Rounding it all off -The Strategy

  1. High quality miniatures. GAW miniatures are the best in the world. GAW products are differentiated by the craftsmanship, skill and cutting-edge technology used in the design and manufacturing process and this is reflected in pricing. The company offers a broad range of price points depending on the materials, size and intricacy of the item.

  1. Own the IP. The miniatures are derived from Games Workshop’s “endless, imaginary worlds”. Games Workshop owns the intellectual property and has full control over the imagery and styles used, and can grow its licensing income.

  1. Customer focus. They communicate in an open, fun way with customers, and support them wherever they are. Games Workshop uses its online news and content site warhammercommunity and social media extensively to communicate with existing and new customers. Offline, Games Workshop has worked closely with, and provided support to, community groups and event organisers to provide more opportunities for enthusiasts to participate in Warhammer activities (collect, build, paint, play) more often.

  1. Global nature of the business. Can achieve customers anywhere, using three channels (retail stores, independent distributors, and online).

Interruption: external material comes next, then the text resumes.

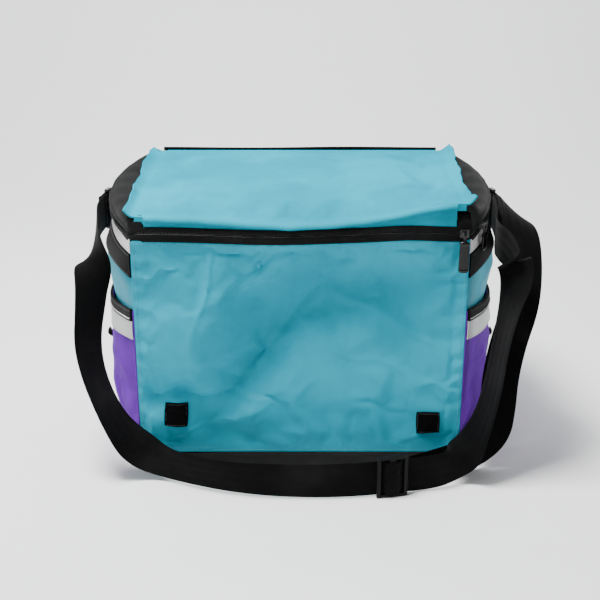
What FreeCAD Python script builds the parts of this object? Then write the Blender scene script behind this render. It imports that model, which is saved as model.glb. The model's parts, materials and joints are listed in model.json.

Online sales were 22% of core revenues in FY 2022.

  1. Cash-focused. Seek a high return on investment in the long-term, and seek growing sales in the short-term (without any reduction in the operating margin). Growth in revenue through recurring, high margin streams, particularly from Warhammer+.


Conclusion

Games Workshop (LSE: GAW) has been one of the LSE market’s big winners of the last few years, with massive profit growth driven by a combination of strong customer engagement, high margin products, unique intellectual property (IP) and significant operational gearing

Games Workshop demonstrates incredulous margins, a devoted fanbase and plenty of IP opportunities. And best of all, the shares are currently on sale at 5 year low EV/EBIT of 13.6, Games Workshop is one the best opportunities in the UK.